Rather than investing in the people and services in greatest need, many of the government’s tax and fee cuts take a scattergun approach: cutting the provincial gasoline tax by 5.7 cents a litre gives money to those who need it, but also those who don’t; in the same vein, drivers in 12-year-old Corollas aren’t paying to license their cars this year, but neither are drivers in new Lamborghinis. Taken together, free licence stickers and the gas tax cut will cost the province $2.4 billion this year.
A similar amount of free money is going to businesses. The government asserts, without evidence, that putting cash in the pockets of business owners will lead to more investment, but giveaways like the $93-million Regional Opportunities Investment Tax Credit may just as easily be throwing money after investments that were going to happen anyway.
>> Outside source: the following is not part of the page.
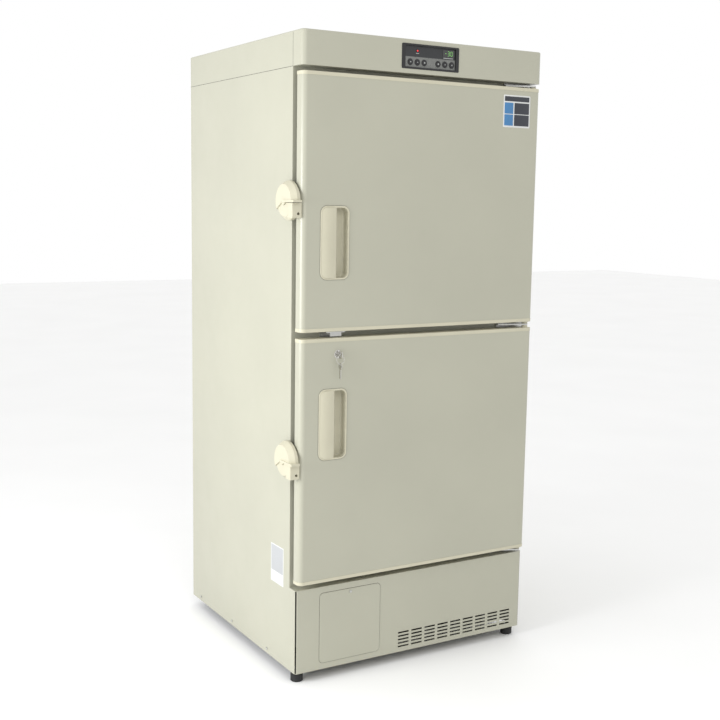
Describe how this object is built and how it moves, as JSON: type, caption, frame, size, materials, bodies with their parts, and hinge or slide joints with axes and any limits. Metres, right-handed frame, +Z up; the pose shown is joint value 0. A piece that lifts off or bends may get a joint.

Or buying Lamborghinis.
In the end, though, whether or not tax cuts, fee cuts, and tax credits are accomplishing a valid policy goal isn’t the only question. An equally important question is, “Where is the money coming from?” Looking around Ontario, it looks like it’s coming out of public services.
As I wrote last month, Ontario lags far behind all other provinces when it comes to funding public services, and a big reason for that is that successive governments have deliberately bled themselves dry and then pled poverty afterward. As long-time CCPA author Hugh Mackenzie wrote in 2009, “For Canada’s political right-wingers, their insistence that we can have massive tax cuts without suffering any decline in public services is worse than childish; it’s delusional.”
The odds of the current government bringing in any new revenue measures in the 2024 budget, due out in March, are admittedly slim: to date, the only tax they have increased in the Non-Resident Speculation Tax, which by definition does not impact anyone who lives—or votes—in Ontario. Nonetheless, it is important to keep talking about the very real needs and issues Ontarians face that can only be addressed through collective action on a large scale, i.e., by government.
We remain a rich province in a rich country. Ontario can do better.